The Gospel of John is totally different from the first three synoptic Gospels.
As John presents the life and message of Jesus, he also gives us the theology. So Johns Gospel is compared with eagle the king of birds. The theology in Johns Gospel soars high in the sky as if on the wings of an eagle. So there is no surprise that eagle is considered the symbol of evangelist John.
John must have remained in Palestine after Accession of Jesus. But during the persecution of King Agripa I, John has gone to Asia Minor in the region of present-day Turkey. In the Roman Empire Ephesus was a flourishing centre in Asia Minor. Ephesus was a flourishing centre of Roman empire. Based at Ephesus John must have founded the seven churches and have taken care of them. John has written his Gospel at Ephesus.
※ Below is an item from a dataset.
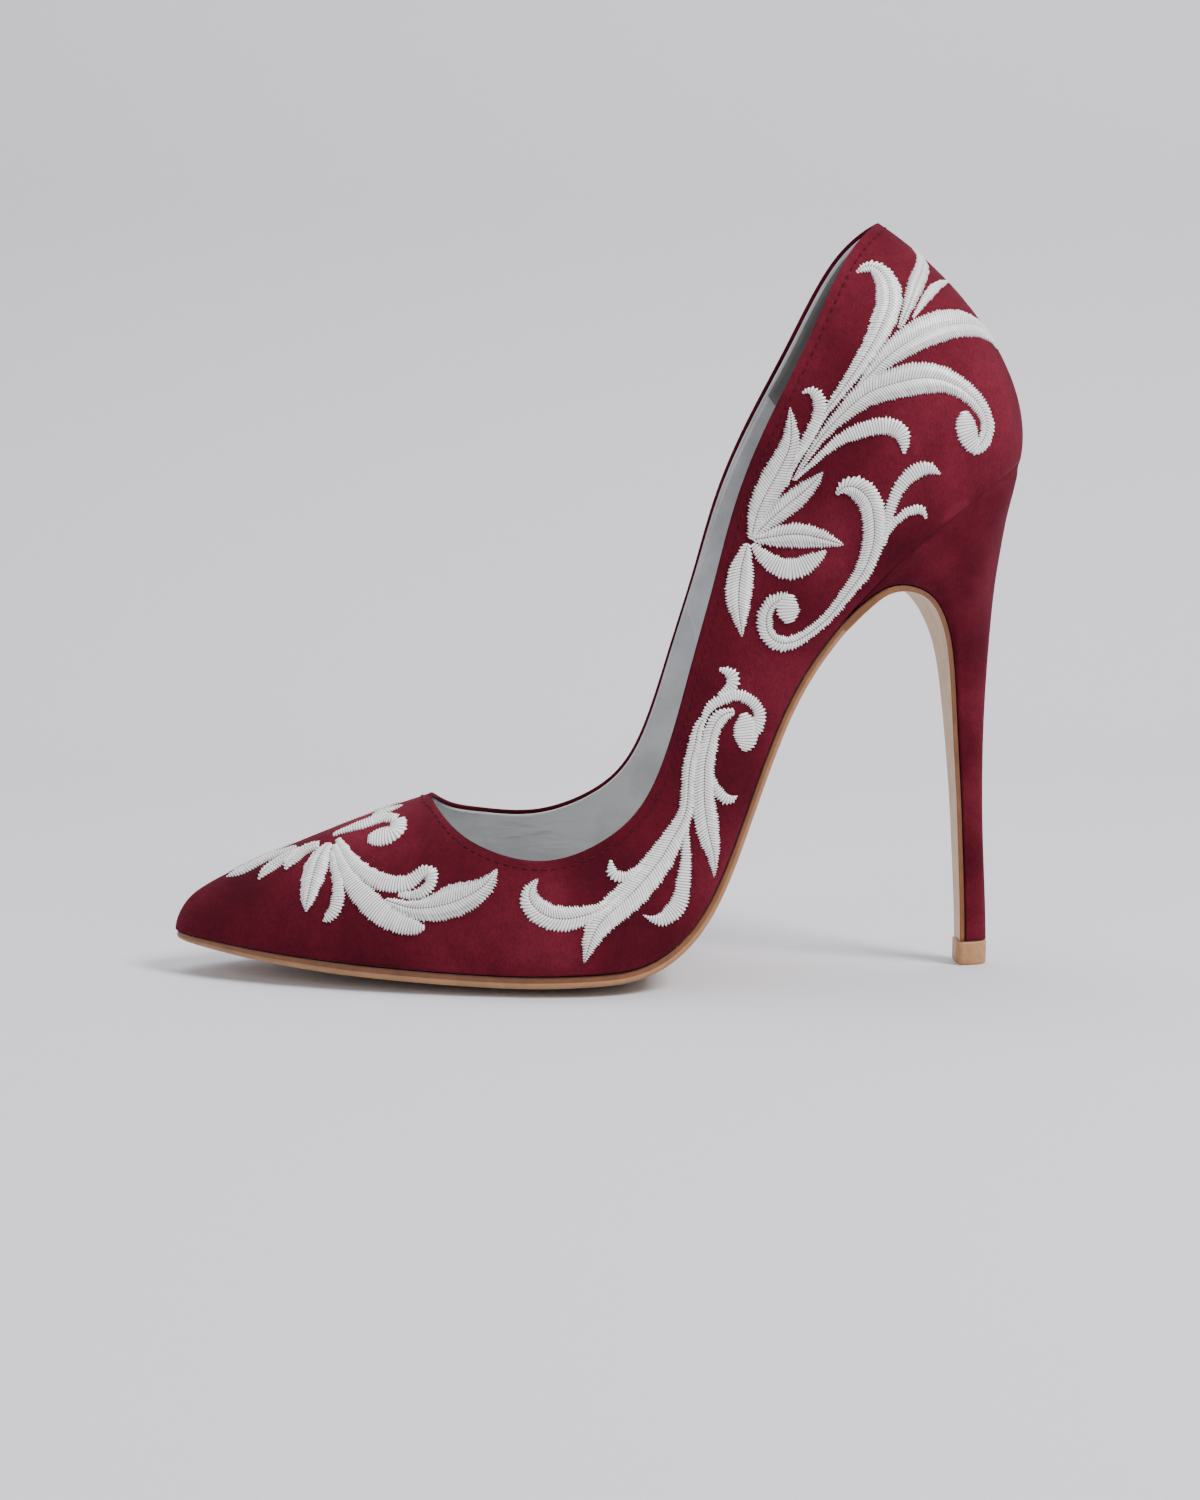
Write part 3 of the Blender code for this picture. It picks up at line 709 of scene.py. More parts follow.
suede_upper = add_piece("suede_upper", *shell(suede_skin, 0.0, SUEDE_THICKNESS, 6), [upper_suede],
                        slot="upper_suede", stands_for="upper")

# %% [markdown]
# ## The lining
# The lining is glued to the inside of the suede and ends a little below its rolled edge. It is
# drawn from the same skin. Every point close to the collar is moved away from it along the skin,
# so that the lining's own edge runs evenly below the suede's, also round the throat.

# %% Lining
LINING_GAP = 0.95         # the lining's hidden face lies this far inside the suede's outer face
LINING_DROP = 0.65        # the lining ends this far below the suede's edge
COLLAR_FINE = 240         # places on the collar line between two rows of its table
COLLAR_REACH = 6.0        # points closer to the collar than this are moved
ON_COLLAR = 0.2           # points this close to it move the way that the skin's edge points
COLLAR_DENSE = np.array([COLLAR_LINE.at(k / COLLAR_FINE)
                         for k in range(COLLAR_FINE * len(COLLAR_LINE.points))])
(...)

John must have live at Ephesus till ripe old age. He constantly gave his disciples and all the followers of Jesus one message till the end: Dear brothers, you love one another. My children, our love should not be just words and talk; it must be true love, which shows itself in action (1 Jn 3,18).
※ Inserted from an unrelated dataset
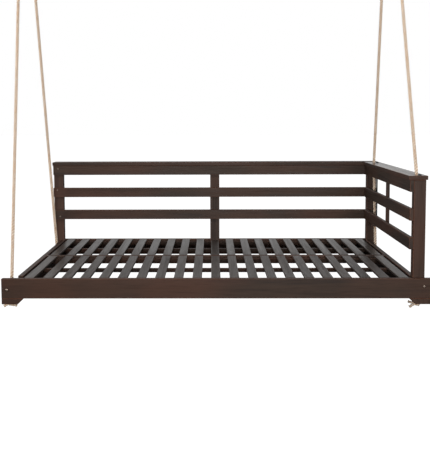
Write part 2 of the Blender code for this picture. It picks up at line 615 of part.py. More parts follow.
def make_ropes(side, x, swing):
    make_ring(side, x, swing)
    for front, end in ((-1, "front"), (1, "rear")):
        holes = rope_holes(side)[front]
        centre = loop_centre(x, front)
        along = (holes[0] - centre).normalized()
        make_ring_loop(f"{side}_{end}_ring_loop", centre, along, front, swing)
        start = centre + along * (RING_KNOT_OFFSET + RING_KNOT_HALF + FIT_GAP)
        points = [p - PIVOT for p in smooth_route(rope_route(start, holes))]
        rope = add_tube(f"{side}_{end}_rope", points, ROPE_RADIUS, swing, resolution=3)
        finish_material(rope, ROPE_FIBRE, 0.9)
        bottom = holes[-1] + Vector((0, 0, -CROSS_THICKNESS - FIT_GAP))
        tail_side = 1 if (side, end) == ("left", "rear") else -1
        make_foot_knot(f"{side}_{end}_rope_knot", bottom, tail_side, front, swing)


# ---- build ---------------------------------------------------------------------------------
clear_scene()
OBJECT = new_collection("porch_swing")
CUTTERS = new_collection("cutters")

swing_pivot = add_empty("swing_pivot", PIVOT)
bench_datum = add_empty("bench_datum", BENCH - PIVOT, swing_pivot)

make_beams(bench_datum)
make_side_rails(bench_datum)
make_mid_rails(bench_datum)
make_cross_members(bench_datum)
make_ledgers(bench_datum)
make_slats(bench_datum)
make_posts(bench_datum)
make_back_rails(bench_datum)
make_arm(bench_datum)
make_caps(bench_datum)
make_bolts(bench_datum)
for side_label, eye_x in (("left", -EYE_SPAN), ("right", EYE_SPAN)):
    make_ceiling_fitting(side_label, eye_x)
    make_ropes(side_label, eye_x, swing_pivot)
bpy.context.view_layer.update()
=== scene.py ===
"""Looks for the hanging day-bed porch swing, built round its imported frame.

Everything is in metres in the row frame. The bench is placed by its own datum: X from its
middle, Y back from the front face of its front beam, Z up from the top of its slats.
"""

import math

import bmesh
import bpy
from mathutils import Matrix, Vector


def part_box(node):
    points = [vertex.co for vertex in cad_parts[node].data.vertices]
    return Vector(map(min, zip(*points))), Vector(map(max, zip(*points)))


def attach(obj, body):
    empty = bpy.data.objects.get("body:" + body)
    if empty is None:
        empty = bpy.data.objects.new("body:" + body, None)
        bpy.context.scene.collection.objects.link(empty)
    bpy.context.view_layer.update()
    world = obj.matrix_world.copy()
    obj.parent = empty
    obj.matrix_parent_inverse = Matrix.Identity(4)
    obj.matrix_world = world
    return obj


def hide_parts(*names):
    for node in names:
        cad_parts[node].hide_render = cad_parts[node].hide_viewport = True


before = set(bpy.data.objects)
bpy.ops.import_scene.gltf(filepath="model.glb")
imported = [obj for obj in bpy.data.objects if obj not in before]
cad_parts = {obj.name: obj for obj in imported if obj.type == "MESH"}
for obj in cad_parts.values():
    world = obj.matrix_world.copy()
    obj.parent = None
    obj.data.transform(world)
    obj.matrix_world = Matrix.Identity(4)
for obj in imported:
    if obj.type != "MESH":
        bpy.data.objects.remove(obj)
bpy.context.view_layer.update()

SWING = "swing"                  # the body that swings
FITTINGS = "ceiling_fittings"    # the body that the ceiling holds

BEAM_LOW, BEAM_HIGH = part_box("front_beam")
DATUM = Vector(((BEAM_LOW.x + BEAM_HIGH.x) / 2, BEAM_LOW.y, BEAM_HIGH.z))
REAR_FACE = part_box("rear_beam")[1].y
FIT_GAP = 0.0003

# ---- ropes ---------------------------------------------------------------------------------
ROPE_DIAMETER = 0.018
ROPE_LAY = 0.045                 # length of one full turn of a strand
ROPE_STEP = 0.0035               # between rings of the rope's mesh
KNOT_STEP = 0.002                # the same in its knots and loops
KNOT_DIAMETER = 0.0155           # rope pulled tight in a knot on a ring
KNOT_LAY = 0.030
FOOT_DIAMETER = 0.0140           # and in a knot under the seat
FOOT_LAY = 0.028
HOLE_RADIUS = ROPE_DIAMETER / 2 + 0.003
ROPE_STAND_OFF = 0.0015          # rope to the back of the front post
REAR_ROPE_SPACES = {"left": 0.090, "right": 0.158}   # back of the rear beam to the rear ropes
LEFT_INSETS = {"front": 0.027, "rear": 0.049}     # rope holes, from the front beam's end
RIGHT_INSETS = {"front": 0.049, "rear": 0.049}
CAP_INSETS = {"front": 0.0615, "rear": 0.067}
LOOP_ANGLE = math.radians(42.0)  # of each rope's loop, from the bottom of its ring
RING_KNOT_OFFSET = 0.036
RING_KNOT_HALF = 0.022
CROSS_THICKNESS = 0.028
CROSS_CHAMFER = 0.024
PLATE_HOLE_RADIUS = 0.0035
PLATE_HOLE_SPACING = 0.064

# ---- seat ----------------------------------------------------------------------------------
SLAT_COUNT = 21
SLAT_WIDTH = 0.0455
SLAT_THICKNESS = 0.012
BATTEN_WIDTH = 0.022
BATTEN_HEIGHT = 0.019

# ---- fastenings ----------------------------------------------------------------------------
SCREW_SPACING = 0.27             # about, along the ledgers
SCREW_INSET = 0.03               # the outer screws, from a ledger's ends
THREAD_PITCH = 0.0015            # of the arm's long bolts
THREAD_TURNS = 40

# ---- camera --------------------------------------------------------------------------------
CAMERA_PLACE = Vector((-0.0192, -3.2613, 0.7813))    # from the bench's datum
CAMERA_YAW = math.radians(0.596)                     # to the left
CAMERA_PITCH = math.radians(4.02)                    # down
CAMERA_ROLL = math.radians(-0.188)
CAMERA_LENS = 57.99
CAMERA_SENSOR = 36.0
CAMERA_SHIFT = (0.0246, -0.1442)
FLOOR_DROP = 0.52                # floor below the slats

# ---- light ---------------------------------------------------------------------------------
FRONT_POWER = 150.0              # of the soft box, in watts
FRONT_FILL = 0.13                # strength of the world all round, above the horizon
BACK_LIGHT = 0.86                # more of it from behind
UNDER_FILL = 0.015
TOP_POWER = 45.0                 # of the soft box above the front
SIDE_POWER = 60.0                # of the one at the viewer's left

FRONT_ROPE_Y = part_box("arm_front_post")[1].y + ROPE_STAND_OFF + ROPE_DIAMETER / 2
ROPE_Y = {side: {"front": FRONT_ROPE_Y, "rear": REAR_FACE - space}
          for side, space in REAR_ROPE_SPACES.items()}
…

John in his first letter says God is love. Dear friends, let us love one another, because love comes from God. Whoever loves is a child of God and knows God. Whoever does not love does not know God, for God is love (1 Jn 4,7-8).
John believed not only in the talk of love but also in translating love into action in our every day lives. We love because God first loved us. If someone says he loves God, but hates his brother, he is a liar. For he cannot love God, whom he has not seen, if he does not love his brother, whom he has seen. The command that Christ has given us is this: whoever loves God must love his brother also (1 Jn 4, 19-21).
The message of John and the purpose behind his message of love are very clear in Johns mind. Dear friends, if this is how God loved us, then we should love one another. No one has ever seen God, but if we love one another, God lives in union with us, and his love is made perfect in us (1 Jn 4, 11-12).
The Apostle and Evangelist John are specially honoured by the people in the region of Turkey Asia Minor as their Patron and Protector Saint.